Vicenza chiama, Roma non risponde. E allora tutti a Roma!

I numeri della manifestazione di Vicenza parlano da soli: oltre 200.000 persone provenienti da tutta Italia dimostrano che la “variabile indipendente” del movimento contro la guerra italiano non è stata azzerata.

Il popolo della pace si è mosso imponendo ancora una volta nell’agenda politica nazionale questioni ineludibili: il rifiuto netto ad una nuova base U.S.A. al dal Molin, coscientemente legato al no alle guerre senza se e senza ma, mettendo così in discussione la collocazione internazionale dell’Italia, le alleanze e le strategie che vedono impegnate le nostre truppe in Afghanistan, Libano, Balcani, Iraq (ad addestrare ed armare l’esercito fantoccio di Bagdad) e in altri scenari prebellici.

Di fronte a questa grande manifestazione di popolo, tutti gli esponenti di spicco del governo Prodi ribadiscono in questi giorni un si alla base indorato dalla pillola della “riduzione dell’impatto sulla popolazione”. Dopo la riduzione del danno per gli afgani siamo ora alla riduzione dell’impatto per i vicentini. Su questa strada si agita l’ipotesi della conferenza sulle servitù militari, implementando così una linea politica di oggettiva contrapposizione al movimento.

Nelle strade di Vicenza il 17 febbraio abbiamo assistito ad una grande manifestazione di massa ma nel contempo anche alle prove generali di una gestione del potere all’insegna della cosiddetta “governance”, per cui parte dell’esecutivo marcia a braccetto con un movimento che dice un sonoro NO alle scelte dell’esecutivo stesso.

Schizofrenia di una democrazia mutilata dal maggioritario, dalla fine della cultura di opposizione e da un trasformismo delle rappresentanze politiche che ha riportato il paese ai primordi del parlamentarismo italiano.

Non sappiamo quanto tempo ancora ed in che modo questa mediazione potrà reggere nelle piazze e nelle mobilitazioni dei prossimi mesi.

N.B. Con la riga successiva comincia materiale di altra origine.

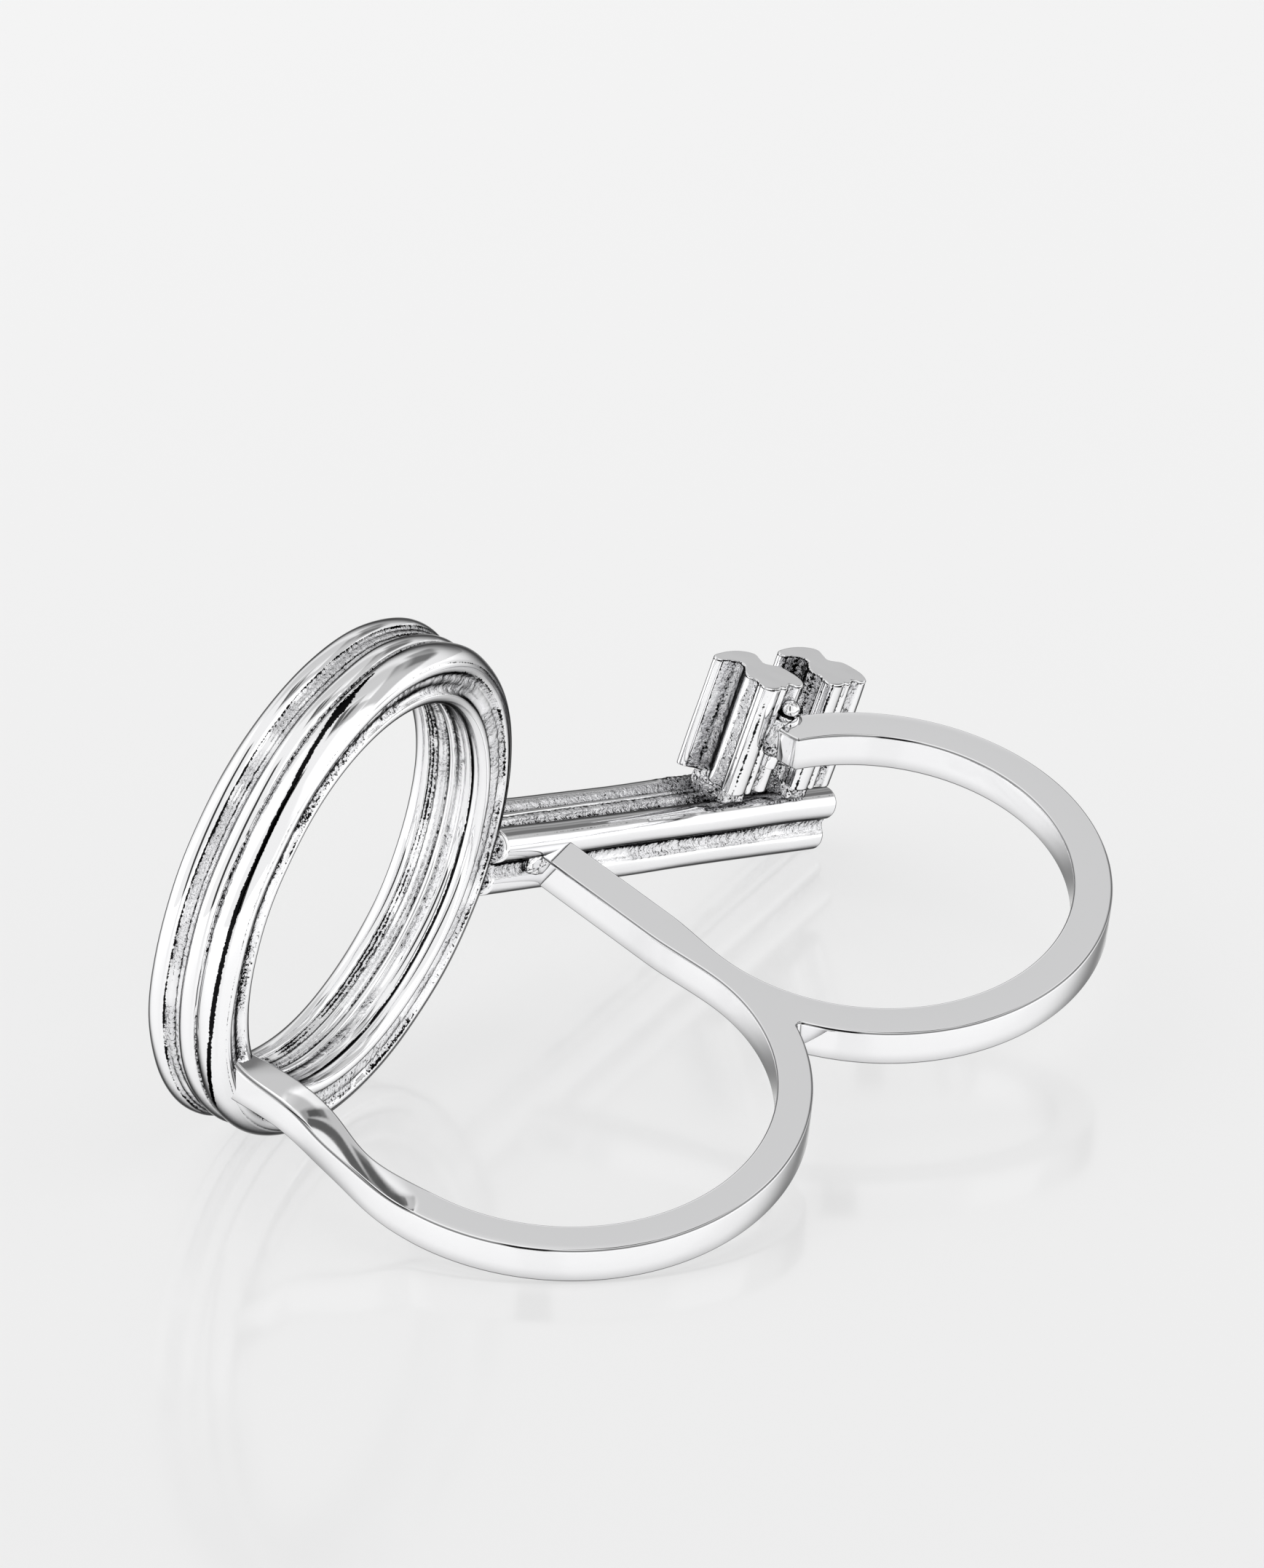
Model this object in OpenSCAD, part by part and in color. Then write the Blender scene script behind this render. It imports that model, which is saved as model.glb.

Certo è che anche gli obiettivi del movimento espressosi a Vicenza sono inconciliabili con la tabella di marcia del governo Prodi, in politica estera come in quella interna.

La parola d’ordine della autonomia e dell’indipendenza del movimento dal “governo amico” crediamo sia l’elemento imprescindibile per affrontare i nuovi passaggi che ci aspettano, a Vicenza ed in tutto il paese.

Il comitato promotore della rete “Disarmiamoli” ha partecipato attivamente alla manifestazione vicentina, animando un forte spezzone colorato e combattivo, che ha raccolto molte realtà nazionali impegnate sui territori contro basi e guerra, coordinatesi intorno agli obiettivi emersi dal convegno dello scorso 10 febbraio a Bologna.

Occorre ora organizzare un fronte di resistenza alle strategie belliciste del governo Prodi, portando a sintesi le spinte provenienti da Vicenza.

La Ederle sarà trampolino di lancio per l’offensiva di primavera in Afghanistan. Per questo si vuole potenziare la presenza USA al Dal Molin. Il nostro paese è direttamente coinvolto in quella guerra, per la quale il parlamento sarà di nuovo chiamato ad esprimersi nel mese di marzo.

A marzo la forza del movimento dovrà riversarsi nelle strade della capitale per dire un NO secco alla presenza delle truppe italiane in Afghanistan e alle basi della guerra.

SU QUESTI OBIETTIVI CHIAMIAMO TUTTO IL MOVIMENTO AD UN CONFRONTO A FIRENZE, SABATO 4 MARZO ALLE ORE 9,30 PRESSO IL DOPOLAVORO FERROVIARIO.